Task prompt: Copy each line holding the string "bodies".

== Supplied information

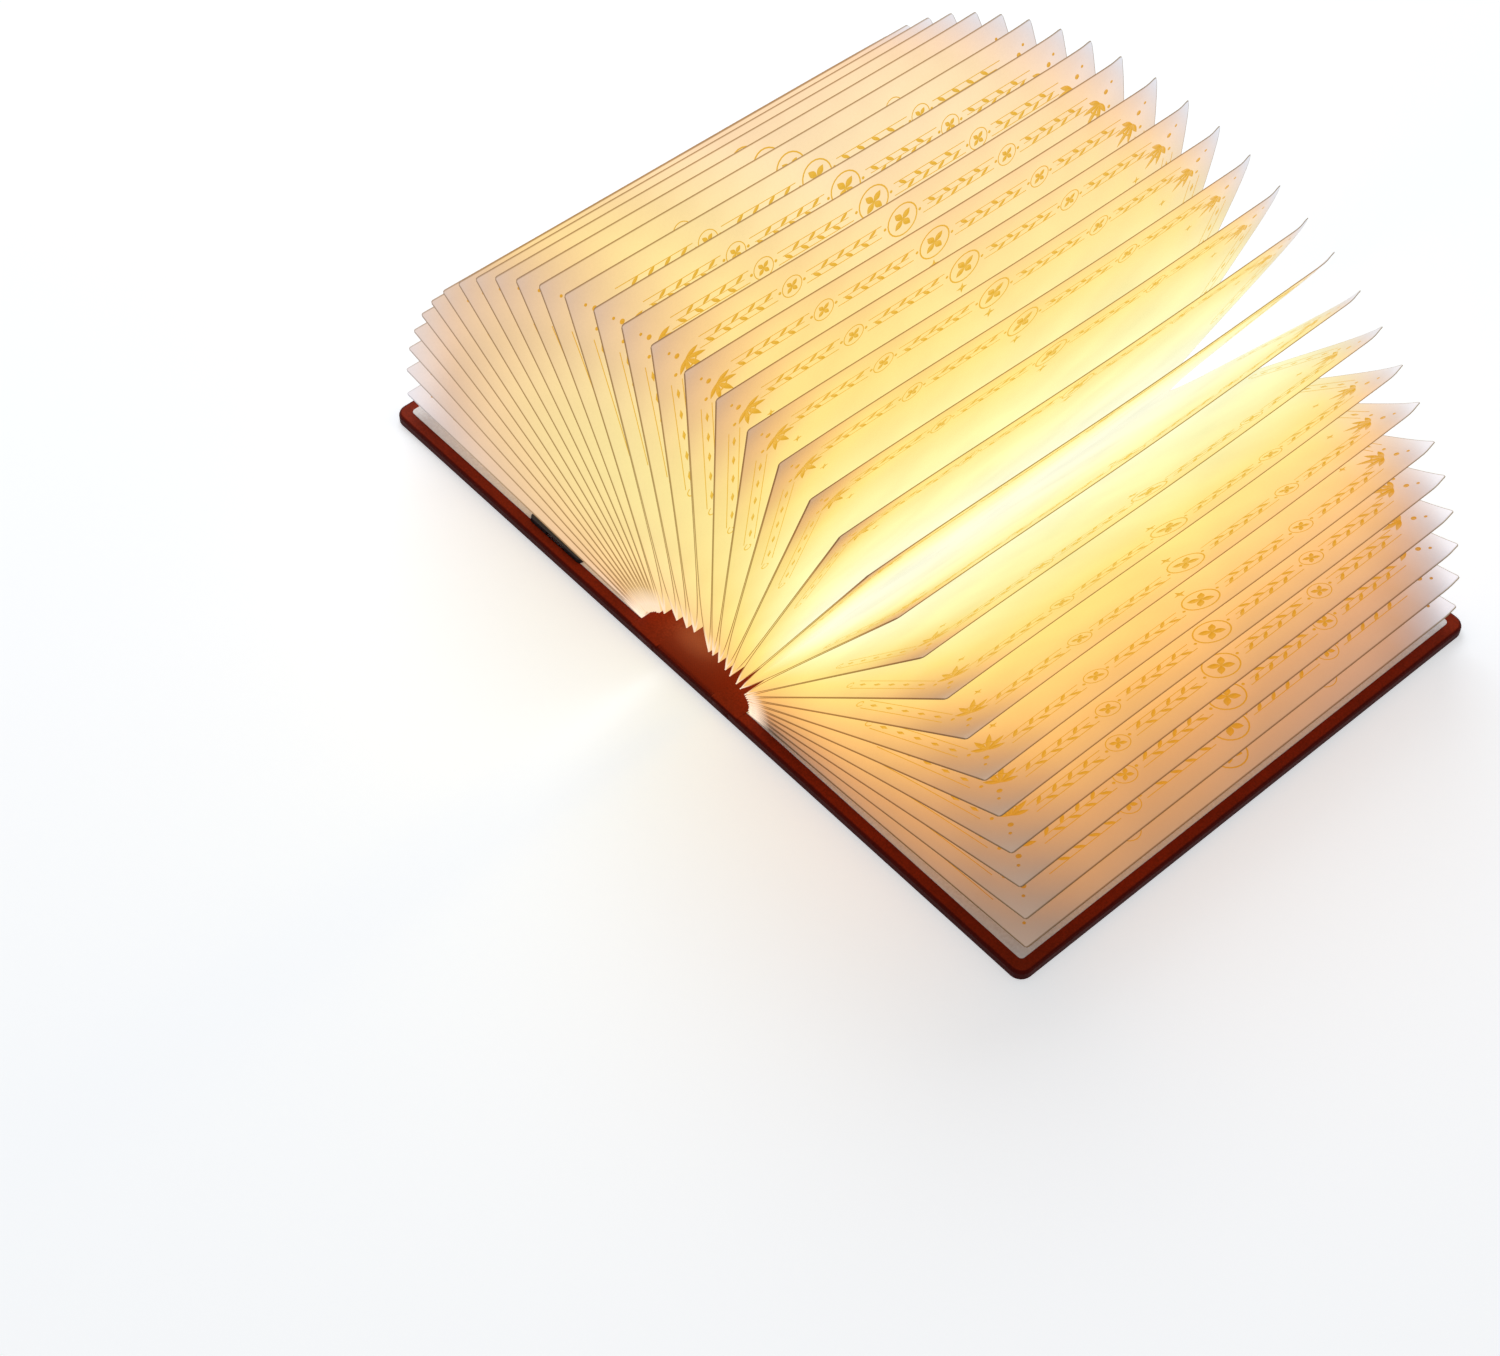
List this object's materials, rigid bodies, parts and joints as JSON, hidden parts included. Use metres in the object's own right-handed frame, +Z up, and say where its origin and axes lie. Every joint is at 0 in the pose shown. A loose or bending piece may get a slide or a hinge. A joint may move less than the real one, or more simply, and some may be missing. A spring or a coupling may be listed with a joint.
{
  "type": "folding book lamp",
  "caption": "Table lamp shaped as a hard-cover book: opened flat, a fan of folded paper leaves stands over a light bar on the spine; closed, it is a book.",
  "frame": {"origin": "middle of the underside of the open lamp, at table level", "axes": "+X from the front cover to the back cover, +Y from the tail to the head of the book, +Z up out of the pages"},
  "size_m": [0.324, 0.215, 0.145],
  "materials": {
    "leatherette": "matte embossed grain, foil stamped",
    "grey_board": "uncoated",
    "lining_cloth": "matte",
    "endpaper": "matte",
    "leaf_paper": "matte, translucent",
    "white_plastic": "moulded satin",
    "opal_plastic": "frosted, translucent",
    "black_plastic": "moulded fine texture",
    "circuit_board": "solder mask",
    "lamp_board": "white solder mask",
    "cell_foil": "laminated foil",
    "port_steel": "drawn and plated",
    "nickel": "nickel plated",
    "chip_resin": "moulded resin",
    "lead_sleeve": "extruded",
    "port_rubber": "moulded"
  },
  "bodies": {
    "back_cover": {"back_cover_wrap": "leatherette", "back_cover_board": "grey_board", "back_endpaper": "endpaper", "back_magnet": "nickel", "switch_magnet": "nickel"},
    "spine": {"spine_wrap": "leatherette", "spine_board": "grey_board", "spine_lining": "lining_cloth", "lamp_tray": "white_plastic", "lamp_battery": "cell_foil", "lamp_board": "lamp_board", "lamp_lens": "opal_plastic", "head_end_cap": "white_plastic", "tail_end_cap": "white_plastic", "lamp_lead": "lead_sleeve"},
    "front_cover": {"front_cover_wrap": "leatherette", "front_cover_board": "grey_board", "front_endpaper": "endpaper", "front_magnet": "nickel", "power_case": "black_plastic", "power_lid": "black_plastic", "charge_board": "circuit_board", "usb_c_port": "port_steel", "hall_sensor": "chip_resin", "port_cover": "port_rubber", "power_lead": "lead_sleeve"},
    "leaf_01": {"leaf_01": "leaf_paper"},
    "leaf_02": {"leaf_02": "leaf_paper"},
    "leaf_03": {"leaf_03": "leaf_paper"},
    "leaf_04": {"leaf_04": "leaf_paper"},
    "leaf_05": {"leaf_05": "leaf_paper"},
    "leaf_06": {"leaf_06": "leaf_paper"},
    "leaf_07": {"leaf_07": "leaf_paper"},
    "leaf_08": {"leaf_08": "leaf_paper"},
    "leaf_09": {"leaf_09": "leaf_paper"},
    "leaf_10": {"leaf_10": "leaf_paper"},
    "leaf_11": {"leaf_11": "leaf_paper"},
    "leaf_12": {"leaf_12": "leaf_paper"},
    "leaf_13": {"leaf_13": "leaf_paper"},
    "leaf_14": {"leaf_14": "leaf_paper"},
    "leaf_15": {"leaf_15": "leaf_paper"},
    "leaf_16": {"leaf_16": "leaf_paper"},
    "leaf_17": {"leaf_17": "leaf_paper"},
    "leaf_18": {"leaf_18": "leaf_paper"},
    "leaf_19": {"leaf_19": "leaf_paper"},
    "leaf_20": {"leaf_20": "leaf_paper"},
    "leaf_21": {"leaf_21": "leaf_paper"},
    "leaf_22": {"leaf_22": "leaf_paper"},
    "leaf_23": {"leaf_23": "leaf_paper"},
    "leaf_24": {"leaf_24": "leaf_paper"},
    "leaf_25": {"leaf_25": "leaf_paper"},
    "leaf_26": {"leaf_26": "leaf_paper"},
    "leaf_27": {"leaf_27": "leaf_paper"},
    "leaf_28": {"leaf_28": "leaf_paper"},
    "leaf_29": {"leaf_29": "leaf_paper"},
    "leaf_30": {"leaf_30": "leaf_paper"},
    "leaf_31": {"leaf_31": "leaf_paper"},
    "leaf_32": {"leaf_32": "leaf_paper"},
    "leaf_33": {"leaf_33": "leaf_paper"}
  },
  "joints": [
    {"name": "spine_fold", "type": "hinge", "parent": "back_cover", "child": "spine", "pos_m": [0.02, 0, 0], "axis": [0, 1, 0], "range_deg": [0, 90]},
    {"name": "front_cover_fold", "type": "hinge", "parent": "spine", "child": "front_cover", "pos_m": [-0.02, 0, 0], "axis": [0, 1, 0], "range_deg": [0, 90]},
    {"name": "leaf_01_fold", "type": "hinge", "parent": "spine", "child": "leaf_01", "pos_m": [-0.0178, 0, -0.00008], "axis": [0, 1, 0], "range_deg": [0, 86.7]},
    {"name": "leaf_02_fold", "type": "hinge", "parent": "spine", "child": "leaf_02", "pos_m": [-0.01791, 0, -0.00015], "axis": [0, 1, 0], "range_deg": [0, 81.28]},
    {"name": "leaf_03_fold", "type": "hinge", "parent": "spine", "child": "leaf_03", "pos_m": [-0.01762, 0, -0.00006], "axis": [0, 1, 0], "range_deg": [0, 75.86]},
    {"name": "leaf_04_fold", "type": "hinge", "parent": "spine", "child": "leaf_04", "pos_m": [-0.01711, 0, 0.00003], "axis": [0, 1, 0], "range_deg": [0, 70.44]},
    {"name": "leaf_05_fold", "type": "hinge", "parent": "spine", "child": "leaf_05", "pos_m": [-0.0165, 0, 0.00009], "axis": [0, 1, 0], "range_deg": [0, 65.03]},
    {"name": "leaf_06_fold", "type": "hinge", "parent": "spine", "child": "leaf_06", "pos_m": [-0.01585, 0, 0.00012], "axis": [0, 1, 0], "range_deg": [0, 59.61]},
    {"name": "leaf_07_fold", "type": "hinge", "parent": "spine", "child": "leaf_07", "pos_m": [-0.01521, 0, 0.00011], "axis": [0, 1, 0], "range_deg": [0, 54.19]},
    {"name": "leaf_08_fold", "type": "hinge", "parent": "spine", "child": "leaf_08", "pos_m": [-0.01463, 0, 0.00007], "axis": [0, 1, 0], "range_deg": [0, 48.77]},
    {"name": "leaf_09_fold", "type": "hinge", "parent": "spine", "child": "leaf_09", "pos_m": [-0.01414, 0, -0.00001], "axis": [0, 1, 0], "range_deg": [0, 43.35]},
    {"name": "leaf_10_fold", "type": "hinge", "parent": "spine", "child": "leaf_10", "pos_m": [-0.0138, 0, -0.00014], "axis": [0, 1, 0], "range_deg": [0, 37.93]},
    {"name": "leaf_11_fold", "type": "hinge", "parent": "spine", "child": "leaf_11", "pos_m": [-0.01371, 0, -0.00032], "axis": [0, 1, 0], "range_deg": [0, 32.51]},
    {"name": "leaf_12_fold", "type": "hinge", "parent": "spine", "child": "leaf_12", "pos_m": [-0.01402, 0, -0.00059], "axis": [0, 1, 0], "range_deg": [0, 27.09]},
    {"name": "leaf_13_fold", "type": "hinge", "parent": "spine", "child": "leaf_13", "pos_m": [-0.01504, 0, -0.001], "axis": [0, 1, 0], "range_deg": [0, 21.68]},
    {"name": "leaf_14_fold", "type": "hinge", "parent": "spine", "child": "leaf_14", "pos_m": [-0.01751, 0, -0.0017], "axis": [0, 1, 0], "range_deg": [0, 16.26]},
    {"name": "leaf_15_fold", "type": "hinge", "parent": "spine", "child": "leaf_15", "pos_m": [-0.02358, 0, -0.00311], "axis": [0, 1, 0], "range_deg": [0, 10.84]},
    {"name": "leaf_16_fold", "type": "hinge", "parent": "spine", "child": "leaf_16", "pos_m": [-0.04411, 0, -0.00734], "axis": [0, 1, 0], "range_deg": [0, 5.42]},
    {"name": "leaf_17_fold", "type": "slide", "parent": "spine", "child": "leaf_17", "axis": [0.1915, 0, -0.9815], "range_m": [0, 0.00418]},
    {"name": "leaf_18_fold", "type": "hinge", "parent": "spine", "child": "leaf_18", "pos_m": [0.04491, 0, 0.00956], "axis": [0, 1, 0], "range_deg": [-5.42, 0]},
    {"name": "leaf_19_fold", "type": "hinge", "parent": "spine", "child": "leaf_19", "pos_m": [0.02438, 0, 0.00532], "axis": [0, 1, 0], "range_deg": [-10.84, 0]},
    {"name": "leaf_20_fold", "type": "hinge", "parent": "spine", "child": "leaf_20", "pos_m": [0.01831, 0, 0.0039], "axis": [0, 1, 0], "range_deg": [-16.26, 0]},
    {"name": "leaf_21_fold", "type": "hinge", "parent": "spine", "child": "leaf_21", "pos_m": [0.01584, 0, 0.00318], "axis": [0, 1, 0], "range_deg": [-21.68, 0]},
    {"name": "leaf_22_fold", "type": "hinge", "parent": "spine", "child": "leaf_22", "pos_m": [0.01482, 0, 0.00273], "axis": [0, 1, 0], "range_deg": [-27.09, 0]},
    {"name": "leaf_23_fold", "type": "hinge", "parent": "spine", "child": "leaf_23", "pos_m": [0.01451, 0, 0.00242], "axis": [0, 1, 0], "range_deg": [-32.51, 0]},
    {"name": "leaf_24_fold", "type": "hinge", "parent": "spine", "child": "leaf_24", "pos_m": [0.0146, 0, 0.00219], "axis": [0, 1, 0], "range_deg": [-37.93, 0]},
    {"name": "leaf_25_fold", "type": "hinge", "parent": "spine", "child": "leaf_25", "pos_m": [0.01494, 0, 0.002], "axis": [0, 1, 0], "range_deg": [-43.35, 0]},
    {"name": "leaf_26_fold", "type": "hinge", "parent": "spine", "child": "leaf_26", "pos_m": [0.01543, 0, 0.00183], "axis": [0, 1, 0], "range_deg": [-48.77, 0]},
    {"name": "leaf_27_fold", "type": "hinge", "parent": "spine", "child": "leaf_27", "pos_m": [0.01601, 0, 0.00167], "axis": [0, 1, 0], "range_deg": [-54.19, 0]},
    {"name": "leaf_28_fold", "type": "hinge", "parent": "spine", "child": "leaf_28", "pos_m": [0.01665, 0, 0.00151], "axis": [0, 1, 0], "range_deg": [-59.61, 0]},
    {"name": "leaf_29_fold", "type": "hinge", "parent": "spine", "child": "leaf_29", "pos_m": [0.0173, 0, 0.00135], "axis": [0, 1, 0], "range_deg": [-65.03, 0]},
    {"name": "leaf_30_fold", "type": "hinge", "parent": "spine", "child": "leaf_30", "pos_m": [0.01791, 0, 0.00116], "axis": [0, 1, 0], "range_deg": [-70.44, 0]},
    {"name": "leaf_31_fold", "type": "hinge", "parent": "spine", "child": "leaf_31", "pos_m": [0.01842, 0, 0.00096], "axis": [0, 1, 0], "range_deg": [-75.86, 0]},
    {"name": "leaf_32_fold", "type": "hinge", "parent": "spine", "child": "leaf_32", "pos_m": [0.01871, 0, 0.00078], "axis": [0, 1, 0], "range_deg": [-81.28, 0]},
    {"name": "leaf_33_fold", "type": "hinge", "parent": "spine", "child": "leaf_33", "pos_m": [0.0186, 0, 0.00076], "axis": [0, 1, 0], "range_deg": [-86.7, 0]}
  ],
  "couplings": [
    {"joint": "front_cover_fold", "follows": "spine_fold", "ratio": 1},
    {"joint": "leaf_01_fold", "follows": "spine_fold", "ratio": 0.96333},
    {"joint": "leaf_02_fold", "follows": "spine_fold", "ratio": 0.90312},
    {"joint": "leaf_03_fold", "follows": "spine_fold", "ratio": 0.84292},
    {"joint": "leaf_04_fold", "follows": "spine_fold", "ratio": 0.78271},
    {"joint": "leaf_05_fold", "follows": "spine_fold", "ratio": 0.7225},
    {"joint": "leaf_06_fold", "follows": "spine_fold", "ratio": 0.66229},
    {"joint": "leaf_07_fold", "follows": "spine_fold", "ratio": 0.60208},
    {"joint": "leaf_08_fold", "follows": "spine_fold", "ratio": 0.54187},
    {"joint": "leaf_09_fold", "follows": "spine_fold", "ratio": 0.48167},
    {"joint": "leaf_10_fold", "follows": "spine_fold", "ratio": 0.42146},
    {"joint": "leaf_11_fold", "follows": "spine_fold", "ratio": 0.36125},
    {"joint": "leaf_12_fold", "follows": "spine_fold", "ratio": 0.30104},
    {"joint": "leaf_13_fold", "follows": "spine_fold", "ratio": 0.24083},
    {"joint": "leaf_14_fold", "follows": "spine_fold", "ratio": 0.18063},
    {"joint": "leaf_15_fold", "follows": "spine_fold", "ratio": 0.12042},
    {"joint": "leaf_16_fold", "follows": "spine_fold", "ratio": 0.060208},
    {"joint": "leaf_17_fold", "follows": "spine_fold", "m_per_rad": 0.0026594},
    {"joint": "leaf_18_fold", "follows": "spine_fold", "ratio": -0.060208},
    {"joint": "leaf_19_fold", "follows": "spine_fold", "ratio": -0.12042},
    {"joint": "leaf_20_fold", "follows": "spine_fold", "ratio": -0.18063},
    {"joint": "leaf_21_fold", "follows": "spine_fold", "ratio": -0.24083},
    {"joint": "leaf_22_fold", "follows": "spine_fold", "ratio": -0.30104},
    {"joint": "leaf_23_fold", "follows": "spine_fold", "ratio": -0.36125},
    {"joint": "leaf_24_fold", "follows": "spine_fold", "ratio": -0.42146},
    {"joint": "leaf_25_fold", "follows": "spine_fold", "ratio": -0.48167},
    {"joint": "leaf_26_fold", "follows": "spine_fold", "ratio": -0.54187},
    {"joint": "leaf_27_fold", "follows": "spine_fold", "ratio": -0.60208},
    {"joint": "leaf_28_fold", "follows": "spine_fold", "ratio": -0.66229},
    {"joint": "leaf_29_fold", "follows": "spine_fold", "ratio": -0.7225},
    {"joint": "leaf_30_fold", "follows": "spine_fold", "ratio": -0.78271},
    {"joint": "leaf_31_fold", "follows": "spine_fold", "ratio": -0.84292},
    {"joint": "leaf_32_fold", "follows": "spine_fold", "ratio": -0.90312},
    {"joint": "leaf_33_fold", "follows": "spine_fold", "ratio": -0.96333}
  ]
}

====

Exercise result:
List this object's materials, rigid bodies, parts and joints as JSON, hidden parts included. Use metres in the object's own right-handed frame, +Z up, and say where its origin and axes lie. Every joint is at 0 in the pose shown. A loose or bending piece may get a slide or a hinge. A joint may move less than the real one, or more simply, and some may be missing. A spring or a coupling may be listed with a joint.
  "bodies": {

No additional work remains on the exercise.